On May 24, 2002, Dow Jones commenced a declaratory judgment action against Harrods and Al Fayed in the Southern District of New York. Harrods instituted litigation in the High Court of Justice in London on May 29, 2002. To make a very long story short, the New York federal court addressed whether it had jurisdiction. In an opinion that is 59 Westlaw pages long (that’s monster-size in case you don’t use Westlaw), and as complex as it is long, the court held that it did not have jurisdiction. The Second Circuit, in a mere two Westlaw page opinion, affirmed.

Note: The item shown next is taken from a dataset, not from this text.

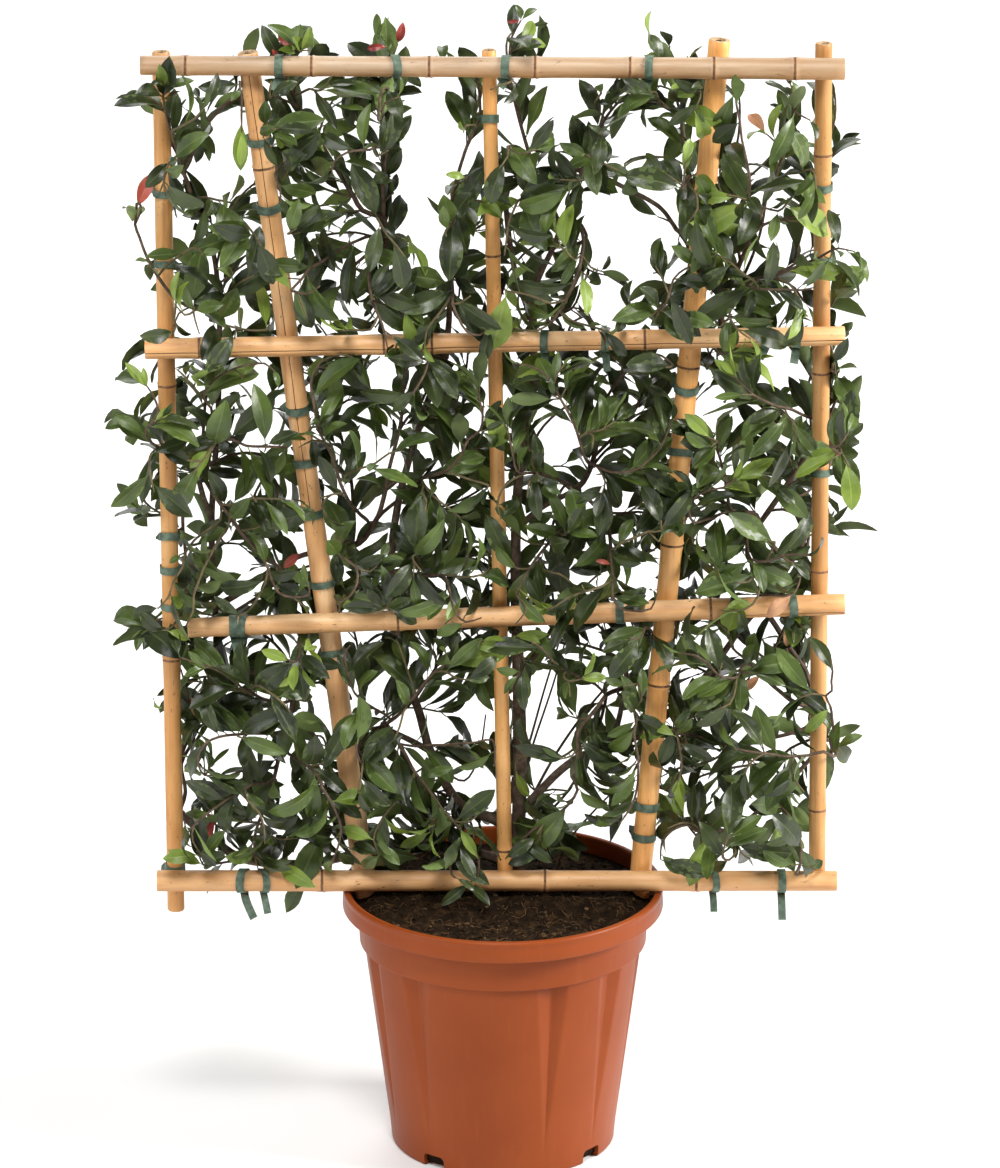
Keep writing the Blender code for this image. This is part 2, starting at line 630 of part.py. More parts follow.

So how did the story turn out? According to a February 17, 2004 article on UK newspaper The Guardian’s website, the case went to trial in England and the jury found for Dow Jones. Harrods was ordered to pay Dow Jones’s legal fees. According to the article, Mr. Fayed said in a statement: “I was not concerned with winning damages in this case; I simply wanted the Wall Street Journal to accept its comparison was unwarranted and to apologise to me and to Harrods. It seems that the Wall Street Journal does not have the simple good manners and grace to do this.”

It came out during the trial that there were only ten subscribers to the U.S. version of the Wall Street Journal in Britain and there had been only twelve hits on the article on the Journal website by September 2002. I’m guessing that Harrods does not carry the paper.